More positive news for coal-CCS came from Canada’s International CCS Knowledge Centre (born out of the Boundary Dam CCS project ) which launched its detailed feasibility study for CCS retrofit of the 300 MW Shand power plant alongside the Edinburgh event. This study shows remarkable cost reductions of 67% compared to the pioneering Boundary Dam retrofit, as well as a CO2 capture rate which actually increases to 97% as the plant output is turned down (making it well suited to following renewables), and net-zero additional water consumption.

These Edinburgh meetings were always likely to be more about political symbolism than content, and it is undoubtedly significant that so many major CO2 emitting countries and companies could be brought to the table to affirm their support for CCUS.

Given greater urgency by the growing chorus of calls for stronger action on climate change in the run up to COP24 in Katowice – particularly the IPCC’s recent report on limiting warming to 1.5° C – there at least seems to be general recognition that CCUS is part of the solution. 

And yet, even with all this high-level support, the need to find a new ‘narrative’ to sell CCUS to the world at large still occupied much of the discussions in Edinburgh; in this regard, the argument of preserving jobs and industrial communities was a popular theme.
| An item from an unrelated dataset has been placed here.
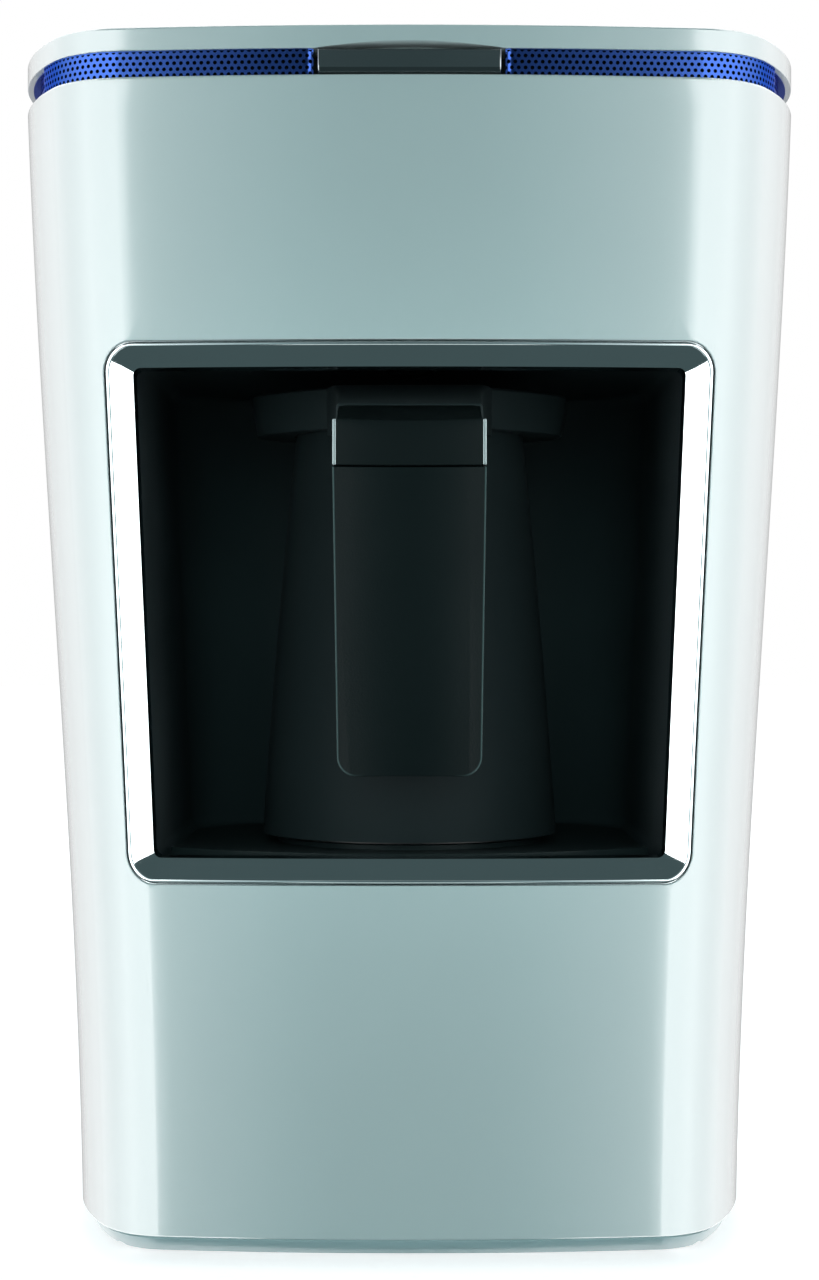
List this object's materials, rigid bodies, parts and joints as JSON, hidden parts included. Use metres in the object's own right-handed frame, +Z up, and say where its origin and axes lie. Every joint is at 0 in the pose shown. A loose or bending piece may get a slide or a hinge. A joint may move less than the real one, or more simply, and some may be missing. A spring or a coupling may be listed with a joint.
{
  "type": "electric turkish coffee maker",
  "caption": "Upright electric coffee maker for Turkish coffee: tapering casing with a window, flat lid on a perforated band, start button, and a pot with a handle that pulls out.",
  "frame": {"origin": "on the surface it stands on, under the middle of the bounding box", "axes": "+Z up, front with window and button towards -Y, +X to the right seen from the front"},
  "size_m": [0.1692, 0.1836, 0.2528],
  "materials": {
    "white_plastic": "glossy moulded",
    "grey_plastic": "satin moulded",
    "blue_metal": "metallic blue lacquer",
    "dark_chrome": "polished dark plating",
    "black_plastic": "fine grain",
    "black_gloss": "polished",
    "rubber": "matt",
    "steel": "zinc plated",
    "dark_steel": "dark non-stick coat, satin",
    "bright_chrome": "polished",
    "brass": "plain",
    "board_green": "solder mask",
    "component_black": "moulded",
    "winding_tape": "taped",
    "silicone": "matt",
    "clear_plastic": "translucent"
  },
  "bodies": {
    "machine": {"outer_casing": "white_plastic", "top_lid": "white_plastic", "rear_cover": "white_plastic", "base_pan": "grey_plastic", "vent_band": "blue_metal", "window_frame": "dark_chrome", "cavity_liner": "black_plastic", "dock_housing": "black_plastic", "cord_gland": "black_plastic", "sensor_housing": "black_plastic", "button_guide": "black_plastic", "dock_tray": "black_gloss", "sensor_lens": "black_gloss", "foot_front_left": "rubber", "foot_front_right": "rubber", "foot_rear_left": "rubber", "foot_rear_right": "rubber", "base_screw_front_left": "steel", "base_screw_front_right": "steel", "base_screw_rear_left": "steel", "base_screw_rear_right": "steel", "lid_screw_left": "steel", "lid_screw_right": "steel", "cover_screw_low_left": "steel", "cover_screw_low_right": "steel", "cover_screw_high_left": "steel", "cover_screw_high_right": "steel", "contact_pin_left": "brass", "contact_pin_middle": "brass", "contact_pin_right": "brass", "main_board": "board_green", "sensor_board": "board_green", "button_board": "board_green", "relay": "component_black", "capacitor": "component_black", "tact_switch": "component_black", "buzzer": "component_black", "transformer": "winding_tape", "terminal_block": "clear_plastic", "light_guide_left": "clear_plastic", "light_guide_right": "clear_plastic"},
    "pot": {"pot_body": "dark_steel", "pot_collar": "black_plastic", "pot_base": "black_plastic", "pot_seal": "silicone", "pot_socket": "component_black", "heater_disc": "steel", "heater_element": "steel", "handle_cap": "black_gloss", "handle_trim_left": "bright_chrome", "handle_trim_right": "bright_chrome", "handle_grip": "rubber", "handle_core": "black_plastic", "handle_screw": "steel"},
    "button": {"start_button": "dark_chrome", "switch_plunger": "silicone"}
  },
  "joints": [
    {"name": "pot_slide", "type": "slide", "parent": "machine", "child": "pot", "axis": [0, -1, 0], "range_m": [0, 0.105]},
    {"name": "start_button_press", "type": "slide", "parent": "machine", "child": "button", "axis": [0, 1, 0], "range_m": [0, 0.001], "stiffness_N_per_m": 800, "springref_m": -0.0005}
  ]
}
Sharing equal billing with this well-trodden topic at both events was the quest for a ‘business case’, or a set of policies which can allow the private sector to get on and invest in CCUS with least cost to government or consumers. Whilst this debate has gradually progressed in the UK, particularly regarding appropriate allocation of project risk between private and public sectors, we seem to be little closer to attaining the holy grail of commercial CCUS deployment in Europe. The government has commissioned several new studies for next year which may finally hone in on a way forward, so for now, the country’s dormant CCS industry is back to waiting, albeit with slightly renewed optimism.